**Goal of the exercise**
Transcribe only the lines of the listing below from the one holding "Write part 4" through the one holding "return lift", inclusive, without any change.

**Input for this task**
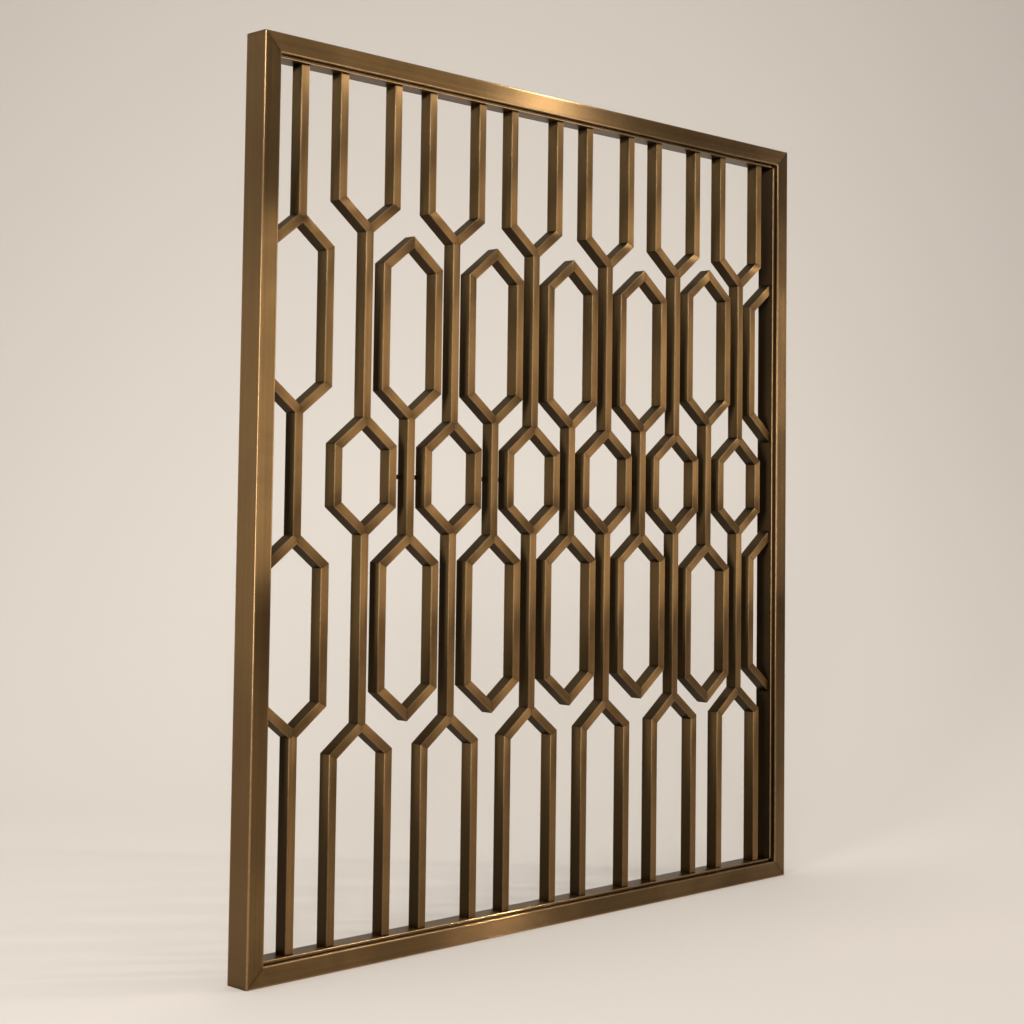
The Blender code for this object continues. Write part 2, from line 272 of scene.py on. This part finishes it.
# Corner arcs (c + r cos a, c + r sin a) joined by flats; each flat has points near its arcs and one in
# the middle. Returns across, forward, length round the profile, the arris mask, and the masks for painted
# shade on the turned-away faces and on the inside face.
def barProfile(face, depth, radius, arcSteps=4, edgeBand=0.0011):
    halfFace, halfDepth = face / 2, depth / 2
    arc = np.linspace(0.0, math.pi / 2, arcSteps + 1)
    across, forward, arris, sideShadeMask = [], [], [], []
    corners = ((1, 1, 0.0), (-1, 1, 0.5), (-1, -1, 1.0), (1, -1, 1.5))
    for signS, signH, start in corners:
        angle = arc + start * math.pi
        across.append(signS * (halfFace - radius) + radius * np.cos(angle))
        forward.append(signH * (halfDepth - radius) + radius * np.sin(angle))
        arris.append(np.ones(arcSteps + 1))
        leavesToSide = start in (0.5, 1.5)
        flatHalf = (halfDepth if leavesToSide else halfFace) - radius
        steps = np.array([edgeBand, flatHalf, 2 * flatHalf - edgeBand])
        tangent = np.array([-math.sin(angle[-1]), math.cos(angle[-1])])
        across.append(across[-1][-1] + tangent[0] * steps)
        forward.append(forward[-1][-1] + tangent[1] * steps)
        arris.append(np.zeros(3))
    across, forward, arris = (np.concatenate(part) for part in (across, forward, arris))
    onFlatSide = np.abs(across) > halfFace - radius * 0.7
    # The face on the + across side; on the frame it faces the opening and takes painted reveal shade
    inside = np.where(across > halfFace - radius * 0.7, 1.0, 0.0)
    onBack = (forward < -halfDepth + radius * 0.7) & ~onFlatSide
    # Side faces fully and back faces at 0.6 take the painted side shade
    sideShadeMask = np.where(onFlatSide, 1.0, np.where(onBack, 0.6, 0.0))
    step = np.hypot(np.diff(across, append=across[0]), np.diff(forward, append=forward[0]))
    around = np.concatenate([[0.0], np.cumsum(step)])
    return {"across": across, "forward": forward, "around": around, "arris": arris, "sideShadeMask": sideShadeMask,
            "inside": inside, "halfFace": halfFace, "halfDepth": halfDepth}


# cot a = cos a / sin a
def cotangent(angle):
    return math.cos(angle) / math.sin(angle)


# How far each side of a bar's end runs back from its joint: cot(d) times the distance from the middle line,
# where d is half the angle to the next bar round the joint; a free end follows its plane instead.
def endCuts(points, bars, endPlanes):
    cuts = np.zeros((len(bars), 2, 2))           # bar, end, (left side, right side) as seen from the joint
    for joint, place in enumerate(points):
        ends = []
        for number, (first, last) in enumerate(bars):
            if joint in (first, last):
                other = points[last if first == joint else first]
                angle = math.atan2(other[1] - place[1], other[0] - place[0])
                ends.append((angle, number, 0 if first == joint else 1))
        ends.sort()
        if len(ends) == 1:
            angle, number, end = ends[0]
            normal = endPlanes.get(joint)
            if normal is not None:
                out = (math.cos(angle), math.sin(angle))
                left = (-out[1], out[0])
                alongLeft = left[0] * normal[0] + left[1] * normal[1]
                alongOut = out[0] * normal[0] + out[1] * normal[1]
                slope = -alongLeft / alongOut
                cuts[number, end] = (slope, -slope)
            continue
        for i, (angle, number, end) in enumerate(ends):
            after = (ends[(i + 1) % len(ends)][0] - angle) % (2 * math.pi)
            before = (angle - ends[i - 1][0]) % (2 * math.pi)
            cuts[number, end] = (cotangent(after / 2), cotangent(before / 2))
    return cuts


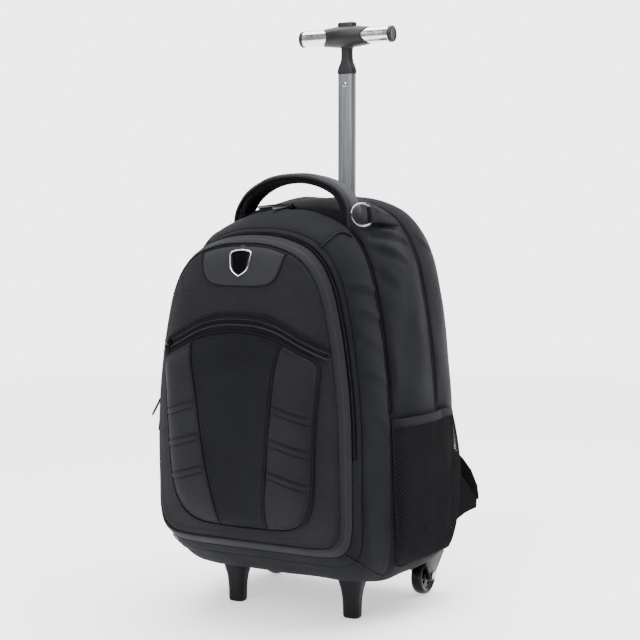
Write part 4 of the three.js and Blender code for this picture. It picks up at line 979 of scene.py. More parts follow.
def side_relief(x, z, distance, y):
    """Pairs of sewn lines with padding that stands up between them."""
    across = np.abs(x)
    lift = pocket_relief(x, z, distance, y, 0.35, (60, 43))
    ends = np.clip((across - panel_half(z) - 2.5) / 3, 0, 1) * np.clip(distance / 3, 0, 1)
    for up, drop in QUILT_ROWS:
        at = POCKET_BASE + up * POCKET_HEIGHT
        inner_x = panel_half(np.full_like(z, at)) + 2
        below = at - (across - inner_x) / (POCKET_HALF - inner_x) * drop * POCKET_HEIGHT - z
        lift += ends * (groove(below, 0.9, 1.5) + groove(below - 8, 0.9, 1.5)
                        + bump_at(below - 4, 2.6, 1.0) + bump_at(below + 4.5, 3, 0.45))
    return lift


def add_pocket():
    on_panel = np.abs(pocket_edge[:, 0]) <= panel_half(pocket_edge[:, 1])
    upper = pocket_edge[:, 1] > 250
    top, base = pocket_edge[on_panel & upper], pocket_edge[on_panel & ~upper]
    top, base = top[np.argsort(-top[:, 0])], base[np.argsort(base[:, 0])]
    line_z = np.linspace(base[-1, 1] + 0.5, top[0, 1] - 0.5, 50)
    line = np.stack([panel_half(line_z), line_z], 1)
    centre = np.vstack([base, line, top, (line * (-1, 1))[::-1]])
    middle = cut_panel("pocket_middle_panel", centre, pocket_y, centre_relief)
    finish_piece(middle, panel_cloth, stands_for=("organiser_centre",))
    whole = pocket_half_line + (0, POCKET_BASE)
    side_edge = whole[whole[:, 0] >= panel_half(whole[:, 1])]
    inner_z = np.linspace(side_edge[-1, 1] - 0.5, side_edge[0, 1] + 0.5, 50)
    side_outline = np.vstack([side_edge, np.stack([panel_half(inner_z) + 0.4, inner_z], 1)])
    for name, flip in SIDES:
        side = cut_panel(f"pocket_{name}_panel", side_outline * (flip, 1), pocket_y, side_relief)
        finish_piece(side, twill, stands_for=(f"organiser_side_{name}",))
        path = on_face((line + (0.2, 0)) * (flip, 1), 0.1, pocket_y)
        finish_piece(cord(f"pocket_{name}_seam_cord", spline(path, 120), 1.0), piping)
    path = spline(on_face(pocket_edge, 3.2)[::4], 420, closed=True)[:-1]
    finish_piece(cord("pocket_edge_piping", path, 1.5, closed=True), piping)
    ring = (pocket_edge - (0, POCKET_MIDDLE)) * 0.955 + (0, POCKET_MIDDLE)
    normal = np.tile((0.0, -1.0, 0.05), (len(ring), 1))
    stitch("pocket_stitches", on_face(ring, 0.1, pocket_y), normal)


ARCH_ROWS = [
    # across, up
    (0.00, 1.022), (0.28, 1.014), (0.52, 0.985), (0.80, 0.925), (1.10, 0.865),
]


def arch_line(grow, count=200, reach=1.0):
    right = [(a * POCKET_HALF, POCKET_BASE + up * POCKET_HEIGHT + 3 + grow) for a, up in ARCH_ROWS]
    rows = [(-x, z) for x, z in right[:0:-1]] + right
    line = spline(rows, count)
    return line[np.abs(line[:, 0]) <= reach * POCKET_HALF * 1.1]


def on_face(line, lift, depth=face_y):
    """A flat line laid on the front, less a lift towards the viewer."""
    return np.stack([line[:, 0], depth(line[:, 0], line[:, 1]) - lift, line[:, 1]], 1)


def arch_relief(x, z, distance, y):
    return 1.6 - 1.2 * np.exp(-distance / 1.2)


def add_arch_zip():
    tape = np.vstack([arch_line(-0.5), arch_line(12.5)[::-1]])
    o = cut_panel("arch_zip_tape", tape, face_y, arch_relief, cell=1.2, wall=2.0)
    finish_piece(o, zip_flap, stands_for=("arch_zip",))
    path = on_face(arch_line(4.6, 500, 0.9), 1.3)
    normal = np.tile((0.0, -1.0, 0.03), (len(path), 1))
    teeth = blocks("arch_zip_teeth", path, normal, (1.25, 1.7, 1.2), 2.0, stagger=0.3)
    finish_piece(teeth, zip_teeth)
    for name, grow, lift, radius, finish in (("lower_cord", -0.3, 1.9, 1.1, smooth_panel),
                                             ("upper_cord", 12.6, 1.2, 1.0, piping),
                                             ("lower_edge", 3.2, 1.5, 0.55, piping),
                                             ("upper_edge", 6.3, 1.9, 0.6, smooth_panel)):
        finish_piece(cord(f"arch_zip_{name}", on_face(arch_line(grow, 220), lift), radius), finish)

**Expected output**
Write part 4 of the three.js and Blender code for this picture. It picks up at line 979 of scene.py. More parts follow.
def side_relief(x, z, distance, y):
    """Pairs of sewn lines with padding that stands up between them."""
    across = np.abs(x)
    lift = pocket_relief(x, z, distance, y, 0.35, (60, 43))
    ends = np.clip((across - panel_half(z) - 2.5) / 3, 0, 1) * np.clip(distance / 3, 0, 1)
    for up, drop in QUILT_ROWS:
        at = POCKET_BASE + up * POCKET_HEIGHT
        inner_x = panel_half(np.full_like(z, at)) + 2
        below = at - (across - inner_x) / (POCKET_HALF - inner_x) * drop * POCKET_HEIGHT - z
        lift += ends * (groove(below, 0.9, 1.5) + groove(below - 8, 0.9, 1.5)
                        + bump_at(below - 4, 2.6, 1.0) + bump_at(below + 4.5, 3, 0.45))
    return lift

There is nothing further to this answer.